As of this post, only 43% of stocks are trading above their 40-day moving average. That means stocks are not doing nearly as well as the broader market and a small selection of stocks, big names at that, i.e. Apple (AAPL) and Facebook (FB) are the carrying the water for the rest of this market while everyone one else either treads water or sinks. 

So check out the T2108 Chart that I have posted below.

t2108 chart

Startling when you consider it against the price action of the S&P 500, the Dow Jones Industrial Average, Nasdaq and Russell right? 

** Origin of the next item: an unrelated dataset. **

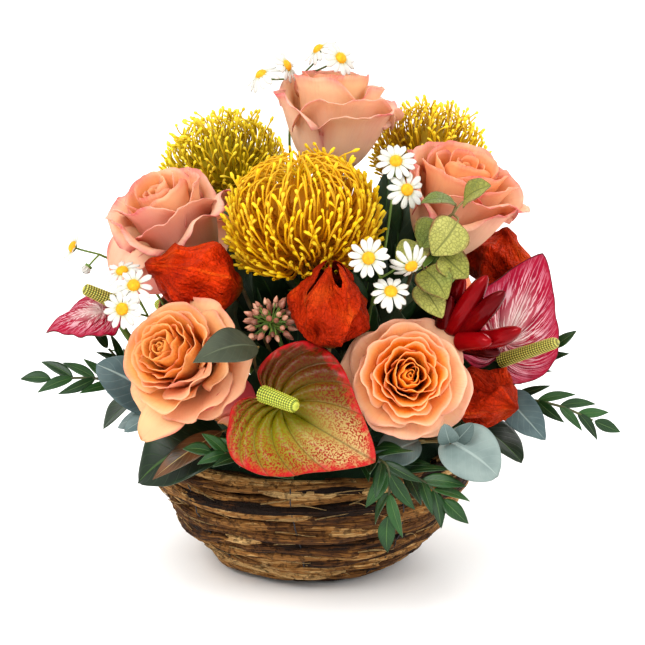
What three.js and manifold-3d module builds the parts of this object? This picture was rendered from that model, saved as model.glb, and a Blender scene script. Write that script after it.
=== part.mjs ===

With the T2108, you would think we are in the midst of a decent correction in equities

Back in August of last year, we saw a 100+ point correction over a three month period where T2108 went from 80% all the way to 20% before the election saved it. There could be an argument for that here, where we won’t necessarily sell-off hard, but more or less flat line or go just steadily drift lower for the next couple of months. 

OR

Go back to late 2014 where price action drifted sideways while the T2108 diverged, until August 2015, when a decent size correction occurred and again in January of 2016 too. 

So essentially, don’t sleep on this market, the selling opportunities could arise very soon, and you’ll want to make sure you aren’t asleep at the wheel or worse, find you are lazy in your risk management and not making sure you are preparing for a correction.